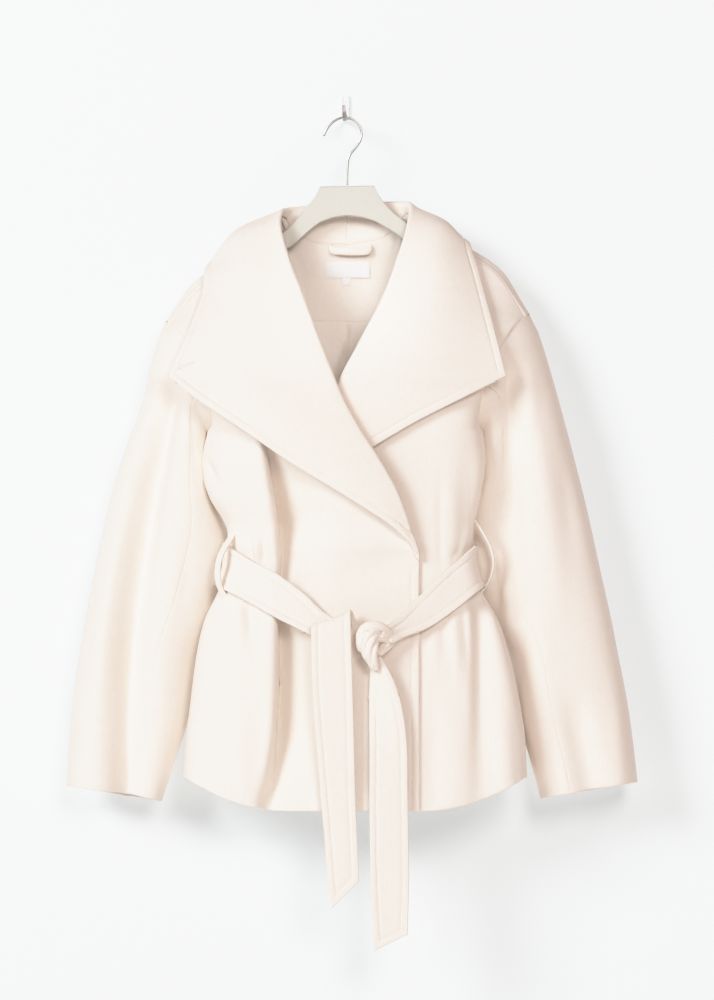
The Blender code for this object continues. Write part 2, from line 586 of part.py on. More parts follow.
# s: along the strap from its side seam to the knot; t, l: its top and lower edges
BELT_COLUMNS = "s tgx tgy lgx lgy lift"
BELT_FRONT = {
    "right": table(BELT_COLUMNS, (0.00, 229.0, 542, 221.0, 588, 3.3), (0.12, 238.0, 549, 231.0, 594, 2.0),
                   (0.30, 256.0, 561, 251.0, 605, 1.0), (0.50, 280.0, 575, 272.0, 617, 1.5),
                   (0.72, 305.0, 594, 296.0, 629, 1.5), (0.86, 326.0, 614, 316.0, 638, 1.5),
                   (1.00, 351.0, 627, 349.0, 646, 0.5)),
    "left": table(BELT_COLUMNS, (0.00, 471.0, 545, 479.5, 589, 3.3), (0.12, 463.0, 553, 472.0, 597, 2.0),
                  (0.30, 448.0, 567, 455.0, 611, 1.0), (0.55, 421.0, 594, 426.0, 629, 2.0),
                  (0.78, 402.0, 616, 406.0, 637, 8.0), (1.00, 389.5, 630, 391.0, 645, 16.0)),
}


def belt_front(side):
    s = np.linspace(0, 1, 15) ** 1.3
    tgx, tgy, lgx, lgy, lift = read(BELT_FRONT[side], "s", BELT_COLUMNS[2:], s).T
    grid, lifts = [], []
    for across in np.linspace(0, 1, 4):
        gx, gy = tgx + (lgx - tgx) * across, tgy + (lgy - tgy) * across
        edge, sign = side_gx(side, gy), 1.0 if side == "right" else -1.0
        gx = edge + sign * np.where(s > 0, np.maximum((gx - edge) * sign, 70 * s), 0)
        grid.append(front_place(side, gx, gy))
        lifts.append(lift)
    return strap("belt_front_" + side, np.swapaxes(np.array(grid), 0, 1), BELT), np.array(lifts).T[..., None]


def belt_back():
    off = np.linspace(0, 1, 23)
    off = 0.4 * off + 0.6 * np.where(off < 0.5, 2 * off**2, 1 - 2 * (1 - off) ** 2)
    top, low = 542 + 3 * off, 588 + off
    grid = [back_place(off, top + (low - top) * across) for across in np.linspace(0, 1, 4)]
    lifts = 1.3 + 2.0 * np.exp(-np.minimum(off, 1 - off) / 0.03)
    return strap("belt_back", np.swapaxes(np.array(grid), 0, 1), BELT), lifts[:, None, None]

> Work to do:
Restate the whole listing exactly, leaving out nothing.

> Output below:
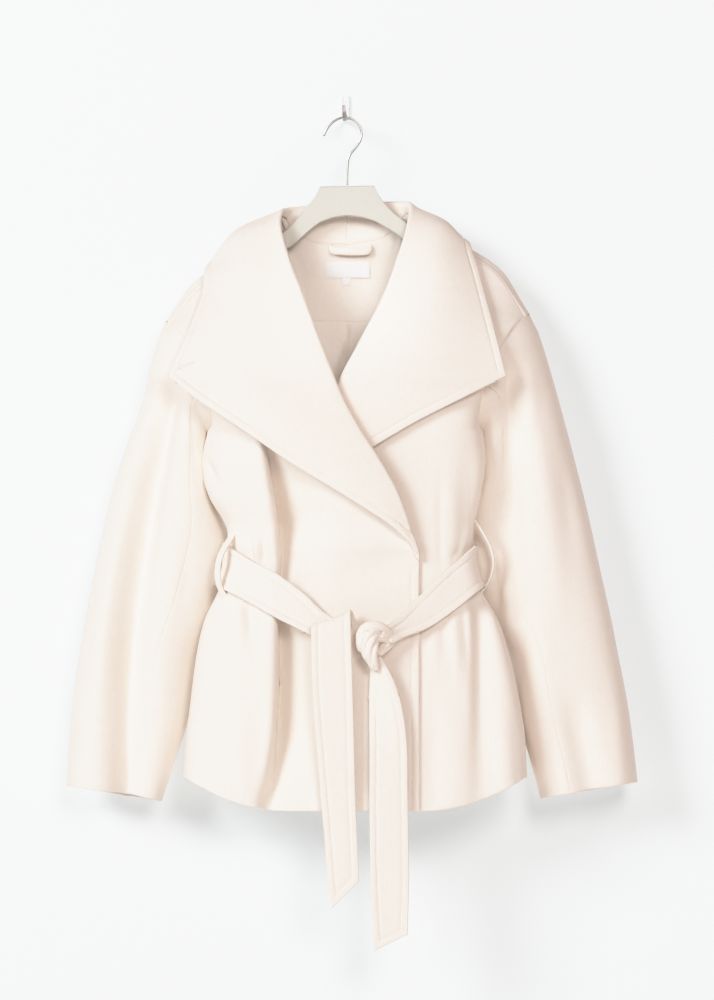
The Blender code for this object continues. Write part 2, from line 586 of part.py on. More parts follow.
# s: along the strap from its side seam to the knot; t, l: its top and lower edges
BELT_COLUMNS = "s tgx tgy lgx lgy lift"
BELT_FRONT = {
    "right": table(BELT_COLUMNS, (0.00, 229.0, 542, 221.0, 588, 3.3), (0.12, 238.0, 549, 231.0, 594, 2.0),
                   (0.30, 256.0, 561, 251.0, 605, 1.0), (0.50, 280.0, 575, 272.0, 617, 1.5),
                   (0.72, 305.0, 594, 296.0, 629, 1.5), (0.86, 326.0, 614, 316.0, 638, 1.5),
                   (1.00, 351.0, 627, 349.0, 646, 0.5)),
    "left": table(BELT_COLUMNS, (0.00, 471.0, 545, 479.5, 589, 3.3), (0.12, 463.0, 553, 472.0, 597, 2.0),
                  (0.30, 448.0, 567, 455.0, 611, 1.0), (0.55, 421.0, 594, 426.0, 629, 2.0),
                  (0.78, 402.0, 616, 406.0, 637, 8.0), (1.00, 389.5, 630, 391.0, 645, 16.0)),
}


def belt_front(side):
    s = np.linspace(0, 1, 15) ** 1.3
    tgx, tgy, lgx, lgy, lift = read(BELT_FRONT[side], "s", BELT_COLUMNS[2:], s).T
    grid, lifts = [], []
    for across in np.linspace(0, 1, 4):
        gx, gy = tgx + (lgx - tgx) * across, tgy + (lgy - tgy) * across
        edge, sign = side_gx(side, gy), 1.0 if side == "right" else -1.0
        gx = edge + sign * np.where(s > 0, np.maximum((gx - edge) * sign, 70 * s), 0)
        grid.append(front_place(side, gx, gy))
        lifts.append(lift)
    return strap("belt_front_" + side, np.swapaxes(np.array(grid), 0, 1), BELT), np.array(lifts).T[..., None]


def belt_back():
    off = np.linspace(0, 1, 23)
    off = 0.4 * off + 0.6 * np.where(off < 0.5, 2 * off**2, 1 - 2 * (1 - off) ** 2)
    top, low = 542 + 3 * off, 588 + off
    grid = [back_place(off, top + (low - top) * across) for across in np.linspace(0, 1, 4)]
    lifts = 1.3 + 2.0 * np.exp(-np.minimum(off, 1 - off) / 0.03)
    return strap("belt_back", np.swapaxes(np.array(grid), 0, 1), BELT), lifts[:, None, None]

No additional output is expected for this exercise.